The O.C. has been gone for 15 years—teenage hotties, sadly, don't live forever—but the gap in our cultural consciousness can now be filled by All American, which is a virtual clone. Or if not a clone, maybe a sequel to The Fly, where Jeff Goldblum or Vincent Price gets into a teleporter to beam somewhere else but unknown to them, somebody put a DVD of Friday Night Lights into the chamber with them and on the other side they come out all yucky and mixed up with football helmets on their heads.

This may sound confusing, or even slightly psychotic—you watch these fall-season pilots for a month and see what happens—but All American really is an eerily precise copy of The O.C. lightly draped in a football raiment.

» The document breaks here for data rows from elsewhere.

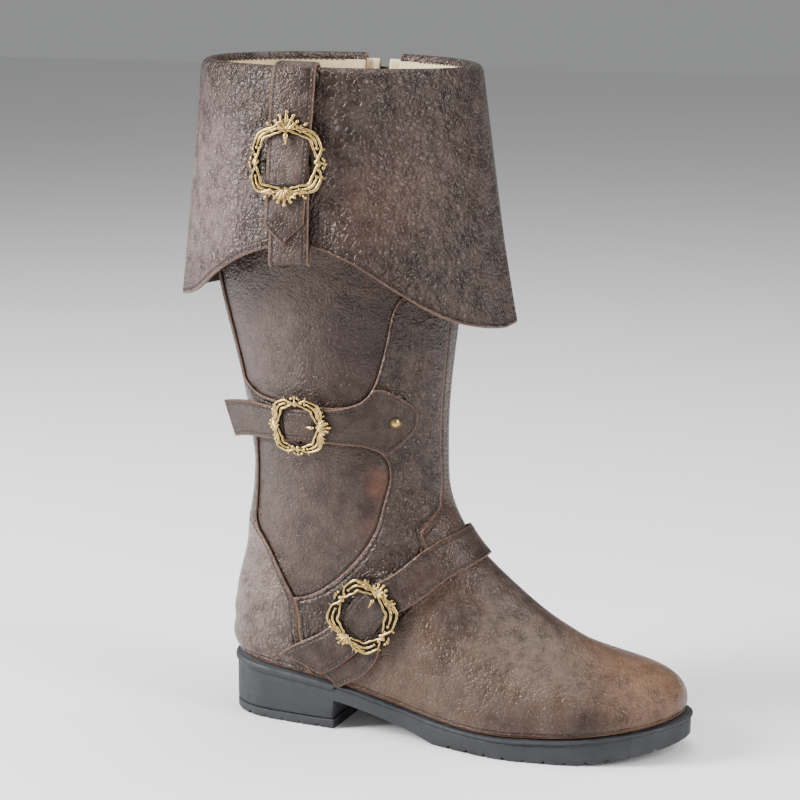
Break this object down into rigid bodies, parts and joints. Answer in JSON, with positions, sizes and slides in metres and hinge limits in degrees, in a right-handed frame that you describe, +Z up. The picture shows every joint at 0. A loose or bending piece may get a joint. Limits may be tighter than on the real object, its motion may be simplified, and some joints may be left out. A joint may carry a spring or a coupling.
{
  "type": "cuffed buckle boot",
  "caption": "Tall right leather boot with a wide turned-down cuff, framed shaft panels, scrollwork buckles on three straps, a low heel and an inner side zip.",
  "frame": {"origin": "on the floor under the middle of the heel", "axes": "+X towards the toe, +Z up; the outer side of the right foot is at -Y"},
  "size_m": [0.3309, 0.1775, 0.4217],
  "materials": {
    "sole_rubber": "matte moulded rubber",
    "lift_rubber": "matte moulded rubber",
    "insole_lining": "cream lining",
    "upper_leather": "distressed, semi matt",
    "vamp_leather": "distressed, rubbed warmer at the toe",
    "counter_leather": "distressed, semi matt",
    "overlay_leather": "distressed, pale raw edges",
    "cuff_leather": "pebbled, shiny in places",
    "strap_leather": "smooth, semi matt",
    "antique_brass": "antique brass, dark in the recesses",
    "zip_fabric": "dark woven tape",
    "zip_metal": "dark antique metal"
  },
  "bodies": {
    "boot": {"outsole": "sole_rubber", "heel_lift": "lift_rubber", "insole": "insole_lining", "upper": "upper_leather", "vamp": "vamp_leather", "counter": "counter_leather", "shaft_overlay": "overlay_leather", "cuff": "cuff_leather", "cuff_strap": "strap_leather", "cuff_keeper": "strap_leather", "ankle_strap": "strap_leather", "instep_strap": "strap_leather", "instep_chape": "strap_leather", "cuff_buckle": "antique_brass", "ankle_buckle": "antique_brass", "instep_buckle": "antique_brass", "rivet": "antique_brass", "zip_tape": "zip_fabric", "zip_chain": "zip_metal", "zip_slider": "zip_metal"},
    "zip_pull": {"zip_pull": "zip_metal"}
  },
  "joints": [
    {"name": "zip_pull_hinge", "type": "hinge", "parent": "boot", "child": "zip_pull", "pos_m": [0.03204, 0.07638, 0.40277], "axis": [1, 0, 0], "range_deg": [0, 150]}
  ]
}
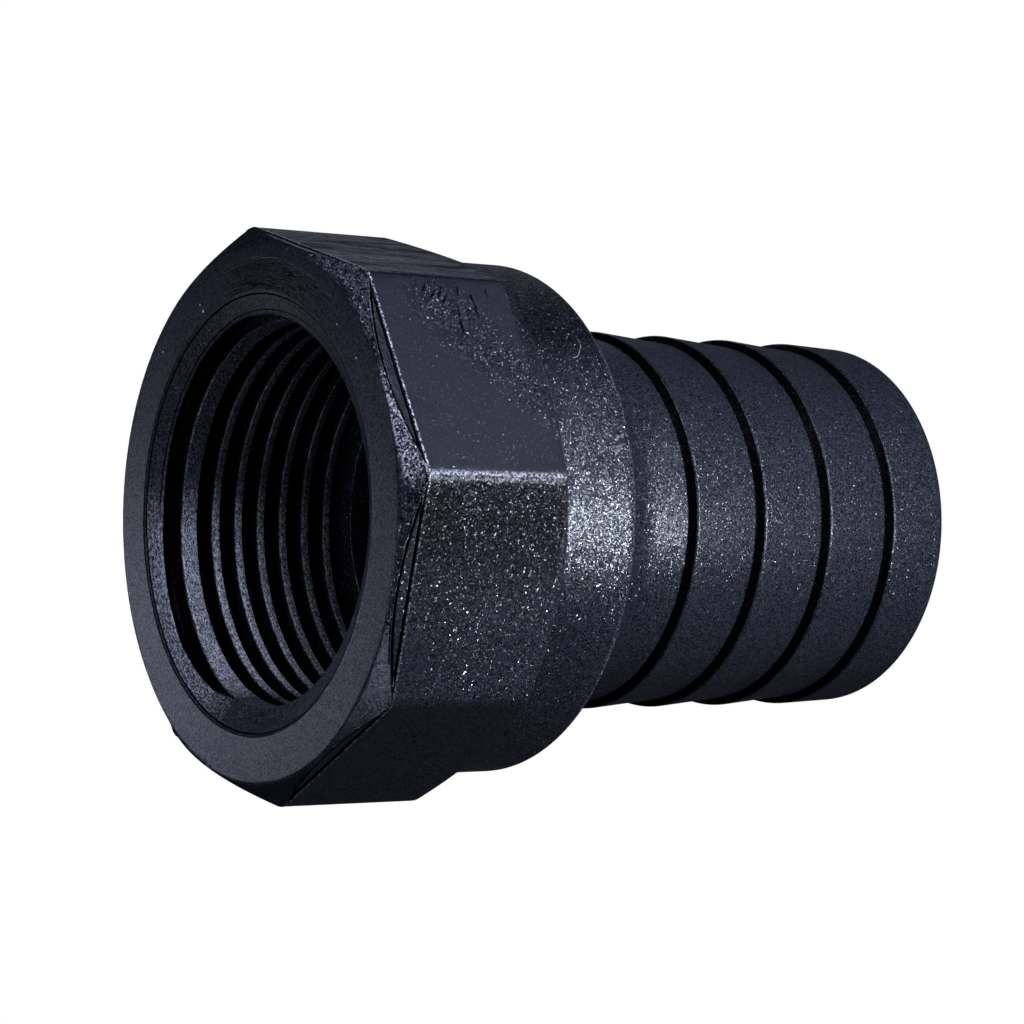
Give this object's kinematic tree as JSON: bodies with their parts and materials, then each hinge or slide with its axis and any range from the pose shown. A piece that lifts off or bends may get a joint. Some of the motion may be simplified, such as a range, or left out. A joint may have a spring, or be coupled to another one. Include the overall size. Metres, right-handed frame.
{
  "type": "thru hull adapter",
  "caption": "Black plastic thru hull adapter: an eight-sided wrench head with a threaded socket, a round collar and a barbed hose tail, bored right through.",
  "frame": {"origin": "centre of the tail end, on the surface that the part stands on", "axes": "+Z along the axis from the tail end up to the socket mouth; +X and +Y each square to a flat of the wrench head"},
  "size_m": [0.0436, 0.0436, 0.0609],
  "materials": {
    "black_plastic": "as moulded, near-black glass-filled plastic, matte with a fine grain"
  },
  "bodies": {
    "root": {"adapter_body": "black_plastic"}
  },
  "joints": []
}
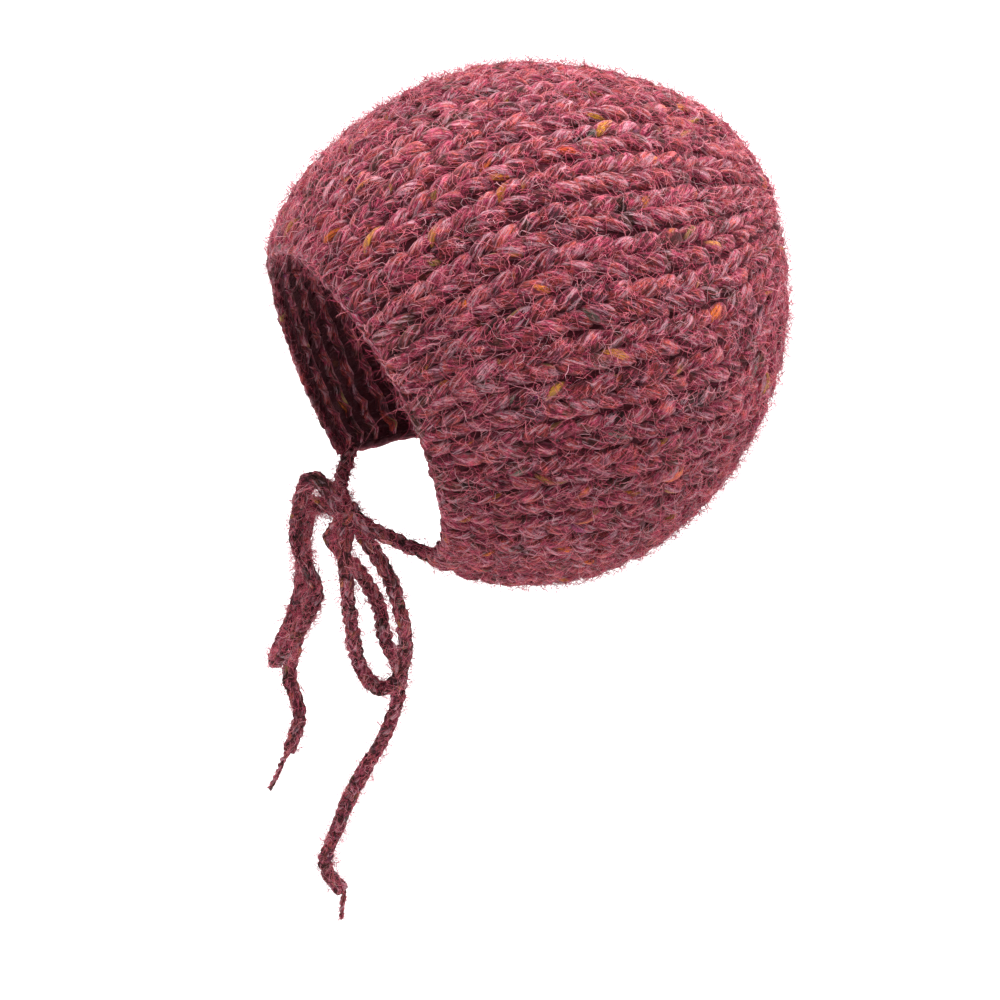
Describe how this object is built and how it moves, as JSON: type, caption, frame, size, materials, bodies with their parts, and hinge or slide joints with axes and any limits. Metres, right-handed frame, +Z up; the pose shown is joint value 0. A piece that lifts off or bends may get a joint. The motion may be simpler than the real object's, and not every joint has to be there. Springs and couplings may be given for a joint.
{
  "type": "knitted newborn bonnet with chin ties",
  "caption": "Chunky hand-knitted newborn bonnet with an open face, a gathered back crown and knitted cords tied in a bow under the chin.",
  "frame": {"origin": "inside of the bonnet at the top of the crown, where it sits on a head", "axes": "+Z up, -Y out of the face opening, +X to the wearer's left"},
  "size_m": [0.121, 0.1264, 0.2422],
  "materials": {
    "heather_knit": "matt brushed wool, rose and burgundy heather with tweed flecks",
    "heather_cord": "matt brushed wool knitted cord, rose and brown heather",
    "yarn_tail": "matt loose wool yarn"
  },
  "bodies": {
    "root": {"bonnet_body": "heather_knit", "tie_left": "heather_cord", "tie_right": "heather_cord", "bow_knot": "heather_cord", "bow_loop_left": "heather_cord", "bow_loop_right": "heather_cord", "tail_short": "heather_cord", "tail_long": "heather_cord", "yarn_end_short": "yarn_tail", "yarn_end_long": "yarn_tail"}
  },
  "joints": []
}
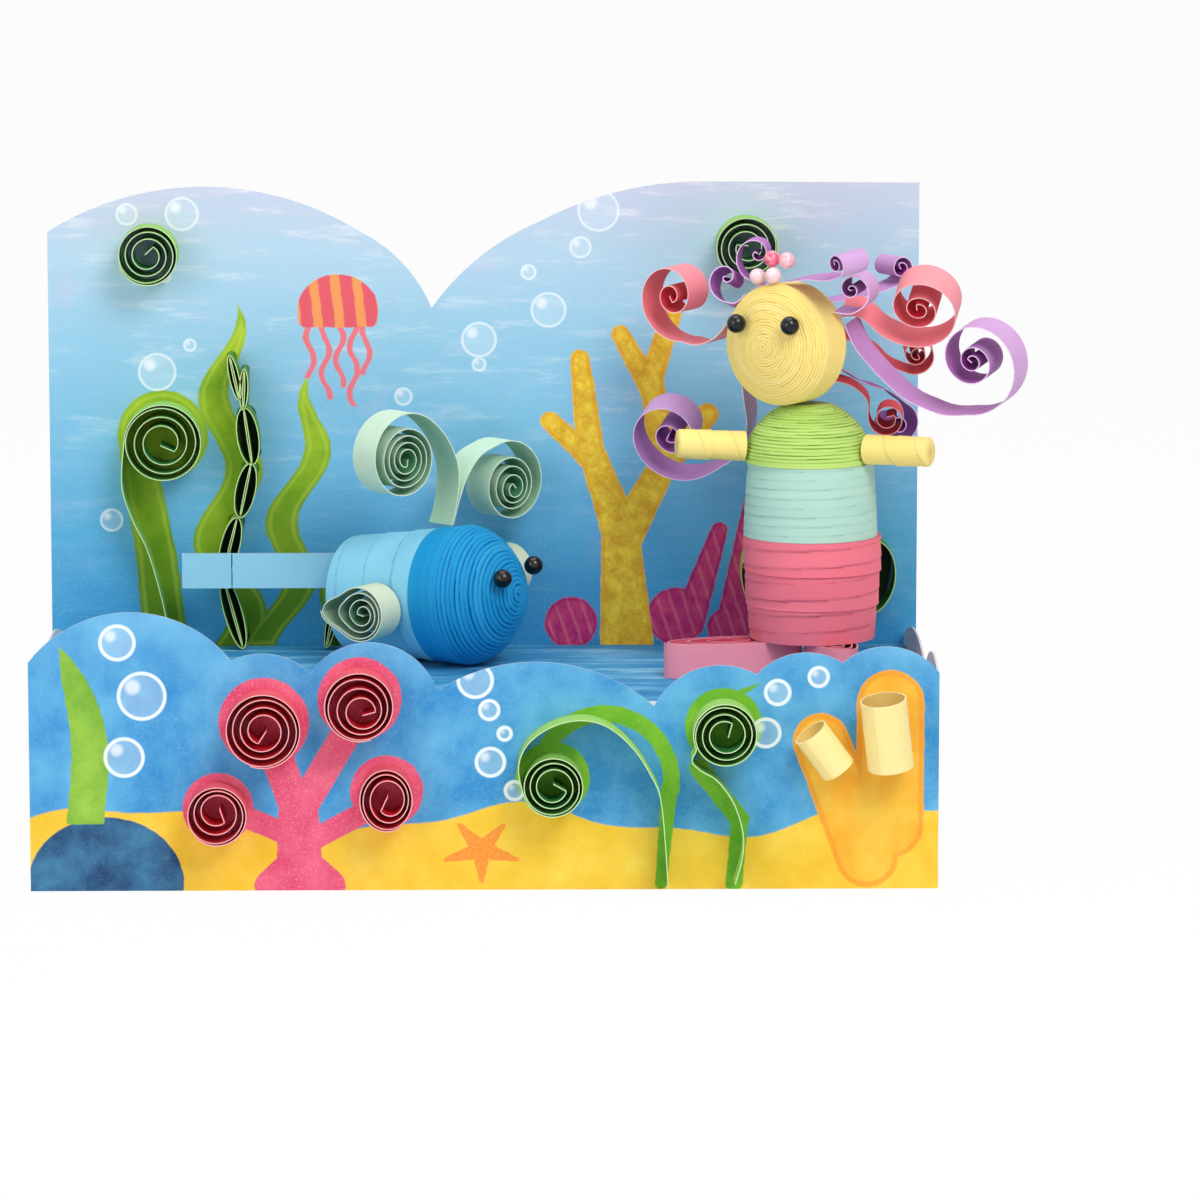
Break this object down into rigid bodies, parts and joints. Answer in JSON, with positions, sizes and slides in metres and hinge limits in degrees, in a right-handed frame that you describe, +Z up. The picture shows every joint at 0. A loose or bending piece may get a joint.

British TV actor Daniel Ezra, who was apparently equally well-tutored in speaking with an American accent and running fly routes, plays Spencer James, a good-hearted kid star wide receiver at his sketchy high school in South Central Los Angeles. The finances of his single mom (Karimah Westbrook, Girlfriends) can be summed up in her motto, "A cold shower now and then is good for the soul." And Spencer is often in trouble at school for using his fists to defend weaker kids against the neighborhood's voracious street gangs.

But opportunity comes knocking—or perhaps punching—in the form of Billy Baker (Taye Diggs, Empire), the coach at the much tonier Beverly Hills High, who offers Spencer a spot on his team and a bedroom in his house, the latter to evade rules about players living within a school's district. At his mom's urging, Spencer accepts.

Anybody who watched The O.C. knows what happens next. Spencer immediately melts the icy heart and/or nether parts of the previously unattainable Beverly Hills dream girl Leila Keating (Greta Onieogou, Heroes Reborn), daughter of a filthy rich and politically elite ('They spend every Thanksgiving with the Obamas!") record producer.

The other kids, so inextricably bound by class, privilege, and a pills-and-party ethos that they even mock themselves—"It probably feels like lost footage of rich kids from Instagram," one confesses of the school—immediately band together against this freebooting pirate from the badlands. And soon All American is one long reel of fistfights, sexual adventurism, and manically competitive consumerism. As in The O.C. , there's a certain amount of illicit hide-the-weenie among the various parents to provide moral exoneration for the teenagers, who after all are just chips off the old blockheads.

The single potentially significant difference between All American and The O.C., the racial element (Spencer is black; most, though not all, of the Beverly Hills kids are white), is not really exploited. The conflicts in All American are more about insider and outsider, team player and hot dog, than race or class.

Those clashes are very real to The CW's teenybopper audience, of course. But All American really fails to engage above the Barbie Dream House level. The cast is more than decent—Ezra will doubtless be the Next Big Thing among the post-Bieber generation—but the writing is pretty mundane. I found myself longing for the luscious Summer Roberts of The O.C., who once defended wistfully insisted, "I'm not that dumb, I'm just shallow." We'll see if All American viewers will settle for half a loaf.